**What the task asks:** Output exactly, and only, the lines from the line containing "tape(leftTailRoute, 18), twill);" through the line containing "obj.data.transform(world)", both included.
↓↓↓
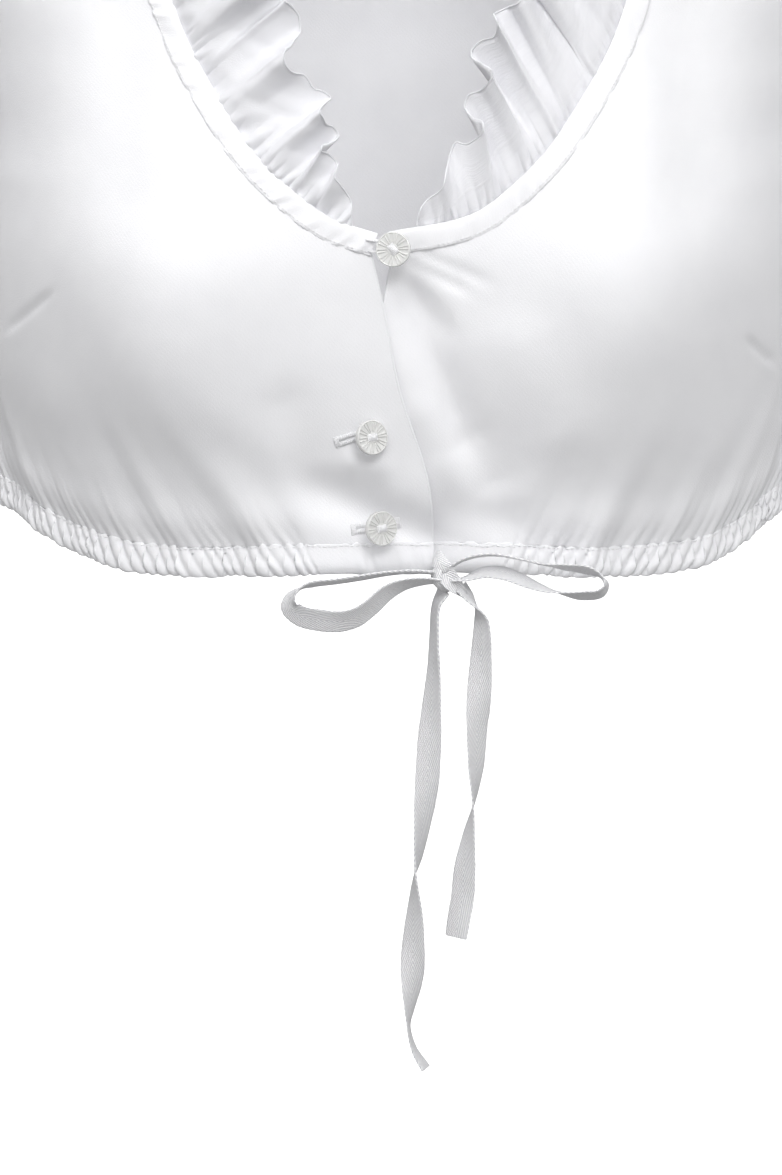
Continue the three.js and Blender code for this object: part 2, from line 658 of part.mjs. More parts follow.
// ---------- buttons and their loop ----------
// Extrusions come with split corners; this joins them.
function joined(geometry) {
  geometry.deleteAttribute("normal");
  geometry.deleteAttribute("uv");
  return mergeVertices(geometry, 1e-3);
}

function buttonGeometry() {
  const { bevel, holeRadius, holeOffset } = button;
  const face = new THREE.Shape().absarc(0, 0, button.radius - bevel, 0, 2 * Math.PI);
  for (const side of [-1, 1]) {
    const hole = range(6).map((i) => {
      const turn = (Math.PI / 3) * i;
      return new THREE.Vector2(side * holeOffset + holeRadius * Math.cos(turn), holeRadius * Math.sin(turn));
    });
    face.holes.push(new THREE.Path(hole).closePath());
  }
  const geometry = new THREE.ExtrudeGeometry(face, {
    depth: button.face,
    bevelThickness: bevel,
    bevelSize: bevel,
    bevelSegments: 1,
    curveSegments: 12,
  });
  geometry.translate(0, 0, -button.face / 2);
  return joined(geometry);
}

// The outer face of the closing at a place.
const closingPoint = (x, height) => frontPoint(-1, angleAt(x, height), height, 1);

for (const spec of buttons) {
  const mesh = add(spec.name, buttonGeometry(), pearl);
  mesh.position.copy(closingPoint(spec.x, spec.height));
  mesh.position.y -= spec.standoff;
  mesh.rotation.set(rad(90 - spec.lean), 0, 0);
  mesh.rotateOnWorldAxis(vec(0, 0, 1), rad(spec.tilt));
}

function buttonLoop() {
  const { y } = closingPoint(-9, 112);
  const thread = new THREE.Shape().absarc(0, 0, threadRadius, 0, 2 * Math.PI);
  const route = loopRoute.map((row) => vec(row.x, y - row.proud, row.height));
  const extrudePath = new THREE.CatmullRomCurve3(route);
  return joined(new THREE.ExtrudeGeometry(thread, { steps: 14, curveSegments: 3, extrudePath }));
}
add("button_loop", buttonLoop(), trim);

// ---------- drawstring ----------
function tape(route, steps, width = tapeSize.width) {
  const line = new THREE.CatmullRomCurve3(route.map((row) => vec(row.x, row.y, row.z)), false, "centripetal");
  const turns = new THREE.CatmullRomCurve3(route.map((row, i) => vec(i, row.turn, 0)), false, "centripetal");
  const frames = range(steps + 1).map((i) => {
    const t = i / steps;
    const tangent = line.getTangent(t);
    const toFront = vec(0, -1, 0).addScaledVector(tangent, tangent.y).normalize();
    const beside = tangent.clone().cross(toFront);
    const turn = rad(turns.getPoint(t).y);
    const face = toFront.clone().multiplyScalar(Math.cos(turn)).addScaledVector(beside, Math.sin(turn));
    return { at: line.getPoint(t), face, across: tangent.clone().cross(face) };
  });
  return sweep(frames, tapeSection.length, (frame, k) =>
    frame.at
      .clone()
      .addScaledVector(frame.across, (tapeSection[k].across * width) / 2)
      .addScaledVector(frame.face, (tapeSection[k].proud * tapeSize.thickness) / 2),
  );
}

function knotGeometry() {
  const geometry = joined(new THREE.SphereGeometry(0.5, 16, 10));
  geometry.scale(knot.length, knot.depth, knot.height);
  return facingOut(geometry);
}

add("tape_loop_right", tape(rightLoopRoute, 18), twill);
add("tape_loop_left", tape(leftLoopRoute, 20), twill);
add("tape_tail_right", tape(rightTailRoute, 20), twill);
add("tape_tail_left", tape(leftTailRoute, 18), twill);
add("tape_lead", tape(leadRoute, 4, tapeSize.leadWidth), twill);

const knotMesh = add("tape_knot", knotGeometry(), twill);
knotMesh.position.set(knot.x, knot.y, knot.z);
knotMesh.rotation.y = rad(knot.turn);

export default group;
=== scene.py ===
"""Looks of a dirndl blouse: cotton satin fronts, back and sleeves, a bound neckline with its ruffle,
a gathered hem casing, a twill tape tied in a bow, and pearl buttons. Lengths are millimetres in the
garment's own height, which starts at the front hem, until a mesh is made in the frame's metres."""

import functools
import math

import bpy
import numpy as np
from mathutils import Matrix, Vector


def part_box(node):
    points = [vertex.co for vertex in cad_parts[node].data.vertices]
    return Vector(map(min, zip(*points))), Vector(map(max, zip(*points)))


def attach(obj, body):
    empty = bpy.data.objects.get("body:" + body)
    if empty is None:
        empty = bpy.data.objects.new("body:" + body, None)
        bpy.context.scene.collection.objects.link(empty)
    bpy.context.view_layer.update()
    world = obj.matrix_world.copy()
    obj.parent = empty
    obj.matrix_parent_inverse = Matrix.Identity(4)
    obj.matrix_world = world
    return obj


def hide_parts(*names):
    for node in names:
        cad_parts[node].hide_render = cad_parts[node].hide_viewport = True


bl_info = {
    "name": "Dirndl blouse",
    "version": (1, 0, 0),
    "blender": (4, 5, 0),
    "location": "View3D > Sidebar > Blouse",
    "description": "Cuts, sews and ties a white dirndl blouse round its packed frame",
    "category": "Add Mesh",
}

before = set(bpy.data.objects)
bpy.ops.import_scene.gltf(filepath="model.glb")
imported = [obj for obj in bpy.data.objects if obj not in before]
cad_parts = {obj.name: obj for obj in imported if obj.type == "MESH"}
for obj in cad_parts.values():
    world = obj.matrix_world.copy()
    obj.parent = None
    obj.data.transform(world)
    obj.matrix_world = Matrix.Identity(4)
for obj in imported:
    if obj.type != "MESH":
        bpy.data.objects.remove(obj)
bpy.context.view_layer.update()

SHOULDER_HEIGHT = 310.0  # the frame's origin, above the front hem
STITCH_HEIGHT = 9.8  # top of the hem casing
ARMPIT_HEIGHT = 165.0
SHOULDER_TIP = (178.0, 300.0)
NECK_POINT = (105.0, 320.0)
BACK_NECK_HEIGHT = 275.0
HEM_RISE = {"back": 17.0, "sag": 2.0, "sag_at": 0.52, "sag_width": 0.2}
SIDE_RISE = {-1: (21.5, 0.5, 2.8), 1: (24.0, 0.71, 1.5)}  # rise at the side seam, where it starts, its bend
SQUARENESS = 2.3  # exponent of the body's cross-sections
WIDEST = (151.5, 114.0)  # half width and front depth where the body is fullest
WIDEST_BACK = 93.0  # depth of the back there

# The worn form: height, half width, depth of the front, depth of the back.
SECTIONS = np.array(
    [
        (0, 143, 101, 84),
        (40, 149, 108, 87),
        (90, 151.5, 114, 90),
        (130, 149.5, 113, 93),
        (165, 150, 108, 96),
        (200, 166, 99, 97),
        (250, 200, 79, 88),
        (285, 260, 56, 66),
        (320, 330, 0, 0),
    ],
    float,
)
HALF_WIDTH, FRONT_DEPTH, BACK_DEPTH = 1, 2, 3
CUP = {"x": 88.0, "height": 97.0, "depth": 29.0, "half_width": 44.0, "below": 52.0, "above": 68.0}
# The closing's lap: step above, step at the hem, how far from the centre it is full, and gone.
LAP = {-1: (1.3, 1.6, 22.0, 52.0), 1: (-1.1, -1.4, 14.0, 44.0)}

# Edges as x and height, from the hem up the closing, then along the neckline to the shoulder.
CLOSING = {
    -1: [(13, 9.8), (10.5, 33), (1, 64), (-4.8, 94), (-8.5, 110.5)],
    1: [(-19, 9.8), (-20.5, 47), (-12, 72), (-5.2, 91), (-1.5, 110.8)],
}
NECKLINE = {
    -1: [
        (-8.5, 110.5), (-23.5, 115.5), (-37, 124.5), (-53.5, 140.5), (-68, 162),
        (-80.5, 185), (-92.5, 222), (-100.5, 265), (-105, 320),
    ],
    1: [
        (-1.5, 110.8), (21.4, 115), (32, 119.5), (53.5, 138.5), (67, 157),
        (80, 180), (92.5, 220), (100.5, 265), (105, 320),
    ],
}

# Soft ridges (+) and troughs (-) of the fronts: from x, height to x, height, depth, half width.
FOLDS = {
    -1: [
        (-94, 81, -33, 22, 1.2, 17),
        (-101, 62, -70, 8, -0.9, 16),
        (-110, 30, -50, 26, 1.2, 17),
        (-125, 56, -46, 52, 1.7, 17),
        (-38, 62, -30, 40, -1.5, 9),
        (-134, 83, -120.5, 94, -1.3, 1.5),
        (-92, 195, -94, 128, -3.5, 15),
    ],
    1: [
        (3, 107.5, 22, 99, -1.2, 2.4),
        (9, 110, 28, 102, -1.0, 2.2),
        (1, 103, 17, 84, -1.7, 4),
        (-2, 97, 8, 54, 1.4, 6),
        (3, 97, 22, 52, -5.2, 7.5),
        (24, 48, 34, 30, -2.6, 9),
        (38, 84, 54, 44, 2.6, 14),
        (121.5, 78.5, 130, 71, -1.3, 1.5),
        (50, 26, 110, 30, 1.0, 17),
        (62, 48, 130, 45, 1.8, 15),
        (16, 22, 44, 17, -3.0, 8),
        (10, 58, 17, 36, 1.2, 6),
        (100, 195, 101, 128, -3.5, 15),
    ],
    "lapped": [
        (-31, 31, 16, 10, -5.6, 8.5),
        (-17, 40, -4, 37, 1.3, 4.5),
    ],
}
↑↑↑
**Result of this exercise:**
add("tape_tail_left", tape(leftTailRoute, 18), twill);
add("tape_lead", tape(leadRoute, 4, tapeSize.leadWidth), twill);

const knotMesh = add("tape_knot", knotGeometry(), twill);
knotMesh.position.set(knot.x, knot.y, knot.z);
knotMesh.rotation.y = rad(knot.turn);

export default group;
=== scene.py ===
"""Looks of a dirndl blouse: cotton satin fronts, back and sleeves, a bound neckline with its ruffle,
a gathered hem casing, a twill tape tied in a bow, and pearl buttons. Lengths are millimetres in the
garment's own height, which starts at the front hem, until a mesh is made in the frame's metres."""

import functools
import math

import bpy
import numpy as np
from mathutils import Matrix, Vector


def part_box(node):
    points = [vertex.co for vertex in cad_parts[node].data.vertices]
    return Vector(map(min, zip(*points))), Vector(map(max, zip(*points)))


def attach(obj, body):
    empty = bpy.data.objects.get("body:" + body)
    if empty is None:
        empty = bpy.data.objects.new("body:" + body, None)
        bpy.context.scene.collection.objects.link(empty)
    bpy.context.view_layer.update()
    world = obj.matrix_world.copy()
    obj.parent = empty
    obj.matrix_parent_inverse = Matrix.Identity(4)
    obj.matrix_world = world
    return obj


def hide_parts(*names):
    for node in names:
        cad_parts[node].hide_render = cad_parts[node].hide_viewport = True


bl_info = {
    "name": "Dirndl blouse",
    "version": (1, 0, 0),
    "blender": (4, 5, 0),
    "location": "View3D > Sidebar > Blouse",
    "description": "Cuts, sews and ties a white dirndl blouse round its packed frame",
    "category": "Add Mesh",
}

before = set(bpy.data.objects)
bpy.ops.import_scene.gltf(filepath="model.glb")
imported = [obj for obj in bpy.data.objects if obj not in before]
cad_parts = {obj.name: obj for obj in imported if obj.type == "MESH"}
for obj in cad_parts.values():
    world = obj.matrix_world.copy()
    obj.parent = None
    obj.data.transform(world)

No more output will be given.